Brown went on to call illegal immigrants being arrested in the raids “criminal aliens.”

How times have changed. 

NPR also didn’t disappoint, referring to agitators who recently stormed church services as “peaceful” and didn’t mention anything about this disruptive action being illegal, the FLAG Act, and the Ku Klux Klan Act. Former CNN “anchor”-turned-activist Don Lemon, who aided the protesters by handing out coffee and donuts before they stormed the church, was not even mentioned in the report. 

And then there’s the story out of Minneapolis of a 5-year-old boy being “detained” by ICE. Here’s how NPR framed it: “On Wednesday in the northern suburb of Columbia Heights, federal officers detained a 5-year-old boy, who lawyers for the family say was used as ‘bait’ to draw family members out of their home. Officials with the Columbia Heights Public School District say federal agents have detained three other students, all under 18, in recent weeks.”

NPR went on to quote seven people attacking ICE as authoritarian thugs without one request for comment from ICE or any supporters of the agency.
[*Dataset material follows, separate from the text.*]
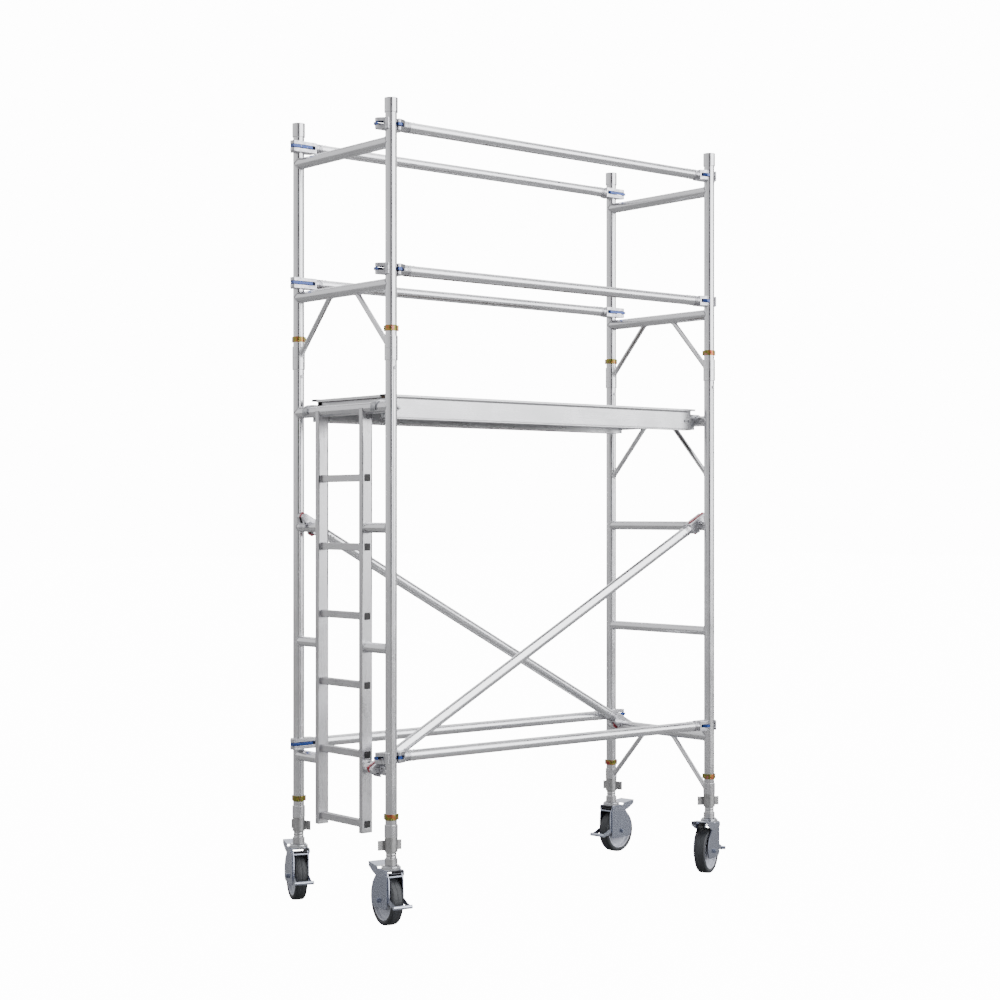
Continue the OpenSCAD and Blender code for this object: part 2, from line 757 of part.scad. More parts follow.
module castor_fork(k) color([0.72, 0.74, 0.78]) castor_frame(k) {
    plate_t = 5;
    half = fork_half + fork_t;
    translate([fork_front, -half, fork_top_z - plate_t]) cube([trail - fork_front, 2 * half, plate_t]);
    translate([0, 0, fork_top_z]) cylinder(d = race_d, h = race_h - 6);
    translate([0, 0, fork_top_z]) cylinder(d = race_d - 12, h = race_h);
    for (side = [-1, 1]) plate(side * (fork_half + fork_t / 2) - fork_t / 2,
        side * (fork_half + fork_t / 2) + fork_t / 2) fork_side();
    translate([0, 0, fork_top_z - 4]) cylinder(d = king_pin_d, h = race_h + leg_base_h + 20);
    translate([0, 0, leg_low + leg_base_h + 0.5]) cylinder(d = king_nut_d, h = 10, $fn = 6);
    translate([trail, 0, axle_z]) rotate([90, 0, 0]) {
        cylinder(d = axle_d, h = 2 * half + 24, center = true);
        for (side = [-1, 1]) translate([0, 0, side * (half + 5)])
            cylinder(d = 22, h = 10, center = true, $fn = 6);
    }
    translate([brake_pin[0], 0, brake_pin[1]]) rotate([90, 0, 0])
        cylinder(d = brake_pin_d, h = 2 * (half + skirt_gap + skirt_t + 2), center = true);
}

// Half of the wheel core's section: hub, thin web and rim
module core_section() {
    hub_r = 24;
    hub_half = fork_half - 0.5;
    rim_half = tyre_w / 2 - 3;
    rim_in = core_d / 2 - 9;
    bore_r = axle_d / 2 + run_gap;
    polygon([[bore_r, -hub_half], [hub_r - 6, -hub_half], [hub_r, -12], [rim_in, -8],
        [rim_in + 3, -rim_half],
        [core_d / 2, -rim_half], [core_d / 2, rim_half], [rim_in + 3, rim_half], [rim_in, 8], [hub_r, 12],
        [hub_r - 6, hub_half], [bore_r, hub_half]]);
}

module wheel_core(k) color("lightgray") castor_frame(k) translate([trail, 0, axle_z])
    rotate([90, 0, 0]) rotate_extrude($fn = 96) core_section();

// The tyre's section: a flat tread with round shoulders
module tyre_section() {
    half = tyre_w / 2;
    shoulder = 7;
    translate([core_d / 2, -half + 1]) square([wheel_r - shoulder - core_d / 2, tyre_w - 2]);
    translate([wheel_r - shoulder - 1, -half + shoulder]) square([shoulder + 1, tyre_w - 2 * shoulder]);
    for (side = [-1, 1]) translate([wheel_r - shoulder, side * (half - shoulder)]) circle(r = shoulder);
}

module tyre(k) color([0.27, 0.29, 0.31]) castor_frame(k) translate([trail, 0, axle_z])
    rotate([90, 0, 0]) rotate_extrude($fn = 96) tyre_section();

// A sloping tread plate on two skirts that straddle the fork and hang on the brake pin
module brake_pedal(k) color([0.72, 0.74, 0.78]) castor_frame(k) {
    inner = fork_half + fork_t + skirt_gap;
    tip_z = fork_top_z + 17;
    pin_x = brake_pin[0];
    for (side = [-1, 1]) plate(side * (inner + skirt_t / 2) - skirt_t / 2,
        side * (inner + skirt_t / 2) + skirt_t / 2) difference() {
            polygon([[pin_x - 9, brake_pin[1] - 8], [pin_x + 8, brake_pin[1] - 10],
                [trail + 8, fork_top_z - 36], [trail + 50, fork_top_z - 24],
                [pedal_reach - 3, tip_z - 20], [pedal_reach, tip_z],
                [trail + 12, fork_top_z + 9], [trail + 4, fork_top_z - 1], [pin_x - 9, fork_top_z - 4]]);
            translate(brake_pin) circle(r = brake_pin_d / 2 + run_gap);
        }
    plate(-inner, inner) polygon([[trail + 12, fork_top_z + 9], [pedal_reach, tip_z],
        [pedal_reach - 1, tip_z - 3], [trail + 13, fork_top_z + 6]]);
}

// A cross bar on two arms that hang from the brake pin inside the fork
module release_bar(k) color([0.78, 0.79, 0.82]) castor_frame(k) {
    outer = fork_half - 0.8;
    arm_y = outer - arm_t / 2;
    bar_z = axle_z - 8;
    for (side = [-1, 1]) plate(side * arm_y - arm_t / 2, side * arm_y + arm_t / 2)
        difference() {
            union() {
                translate(brake_pin) circle(r = 7);
                polygon([[brake_pin[0] - 7, brake_pin[1]], [fork_front - 10, brake_pin[1] - 23],
                    [fork_front - 13, axle_z + 20], [-release_reach + 22, bar_z + 13],
                    [-release_reach, bar_z + 8], [-release_reach, bar_z - 8],
                    [-release_reach + 30, bar_z - 6], [fork_front + 4, axle_z],
                    [brake_pin[0] + 5, axle_z + 60], [brake_pin[0] + 7, brake_pin[1]]]);
            }
            translate(brake_pin) circle(r = brake_pin_d / 2 + run_gap);
        }
    translate([fork_front - 2, -outer, brake_pin[1] - 14]) cube([3, 2 * outer, 7]);
    translate([-release_reach, 0, bar_z]) rotate([90, 0, 0])
        cylinder(d = 17, h = 2 * (fork_half + fork_t + 4), center = true);
}

ladder_frame();
ladder_stiles();
ladder_rungs();
rung_plugs();
plain_frame();
guard_frames();
frame_spigots();
horizontal_rails();
diagonal_braces();
claws();
claw_rivets();
interlock_clips();
deck_beams();
deck_panel();
deck_hooks();
trapdoor();
leg(fl);  // leg_fl
leg(bl);  // leg_bl
leg(fr);  // leg_fr
leg(br);  // leg_br
adjusting_nut(fl);  // adjusting_nut_fl
adjusting_nut(bl);  // adjusting_nut_bl
adjusting_nut(fr);  // adjusting_nut_fr
adjusting_nut(br);  // adjusting_nut_br
castor_fork(fl);  // castor_fork_fl
castor_fork(bl);  // castor_fork_bl
castor_fork(fr);  // castor_fork_fr
castor_fork(br);  // castor_fork_br
wheel_core(fl);  // wheel_core_fl
wheel_core(bl);  // wheel_core_bl
wheel_core(fr);  // wheel_core_fr
wheel_core(br);  // wheel_core_br
tyre(fl);  // tyre_fl
tyre(bl);  // tyre_bl
tyre(fr);  // tyre_fr
tyre(br);  // tyre_br
brake_pedal(fl);  // brake_pedal_fl
brake_pedal(bl);  // brake_pedal_bl
brake_pedal(fr);  // brake_pedal_fr
brake_pedal(br);  // brake_pedal_br
release_bar(fl);  // release_bar_fl
release_bar(bl);  // release_bar_bl
release_bar(fr);  // release_bar_fr
release_bar(br);  // release_bar_br
rail_trigger(fl, 0);  // base_trigger_fl
rail_trigger(bl, 0);  // base_trigger_bl
rail_trigger(fr, 0);  // base_trigger_fr
rail_trigger(br, 0);  // base_trigger_br
rail_trigger(fl, 1);  // mid_trigger_fl
rail_trigger(bl, 1);  // mid_trigger_bl
rail_trigger(fr, 1);  // mid_trigger_fr
rail_trigger(br, 1);  // mid_trigger_br
rail_trigger(fl, 2);  // top_trigger_fl
rail_trigger(bl, 2);  // top_trigger_bl
rail_trigger(fr, 2);  // top_trigger_fr
rail_trigger(br, 2);  // top_trigger_br
brace_trigger(fl);  // brace_trigger_fl
brace_trigger(bl);  // brace_trigger_bl
brace_trigger(fr);  // brace_trigger_fr
brace_trigger(br);  // brace_trigger_br
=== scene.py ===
import json

import bmesh
import bpy
import numpy as np
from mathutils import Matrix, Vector


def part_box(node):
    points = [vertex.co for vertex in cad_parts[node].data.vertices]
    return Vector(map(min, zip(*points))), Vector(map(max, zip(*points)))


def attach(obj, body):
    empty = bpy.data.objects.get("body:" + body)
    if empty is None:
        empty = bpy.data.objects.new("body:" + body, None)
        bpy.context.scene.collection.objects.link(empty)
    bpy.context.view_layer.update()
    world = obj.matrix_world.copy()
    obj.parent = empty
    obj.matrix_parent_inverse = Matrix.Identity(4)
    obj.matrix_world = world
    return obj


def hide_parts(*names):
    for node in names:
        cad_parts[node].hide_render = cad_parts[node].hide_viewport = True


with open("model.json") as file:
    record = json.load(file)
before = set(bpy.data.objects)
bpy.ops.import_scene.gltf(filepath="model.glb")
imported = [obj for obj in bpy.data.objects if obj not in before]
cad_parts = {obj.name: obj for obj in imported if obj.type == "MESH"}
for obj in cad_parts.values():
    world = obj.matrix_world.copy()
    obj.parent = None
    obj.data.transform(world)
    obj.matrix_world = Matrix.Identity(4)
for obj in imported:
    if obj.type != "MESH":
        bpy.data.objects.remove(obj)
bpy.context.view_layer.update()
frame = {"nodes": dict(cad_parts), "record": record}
corners = ("fl", "bl", "fr", "br")
joints = {joint["name"]: joint for joint in frame["record"]["behaviour"]["joints"]}
body_of_node = {node: body for body, nodes in frame["record"]["behaviour"]["bodies"].items() for node in nodes}

# ---- Ladder frame and plain frame ----
# The two lower frames: drawn aluminium posts with swaged collars, and cross tubes and knee
# braces coped to fit them. Each tube keeps the fine lines of the die along its length.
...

If this were a journalism 101 class on “The Basics of Reporting”, an F-minus would be in tow for failing to get both sides of the story.

As for the 5-year-old, ICE officers had no choice but to take him into custody because, after his father was arrested, the only other option was to leave the child out in subzero temperatures without a parent or guardian.

HOW TRUMP CAN FLIP THE SCRIPT ON THE ICE WARS

PBS and NPR may no longer receive your taxpayer dollars, but it hasn’t changed a thing when it comes to agenda-driven, amateur-hour reporting.

The good news is that so few are tuning in, its influence, like dollars from the federal government, has completely dried up.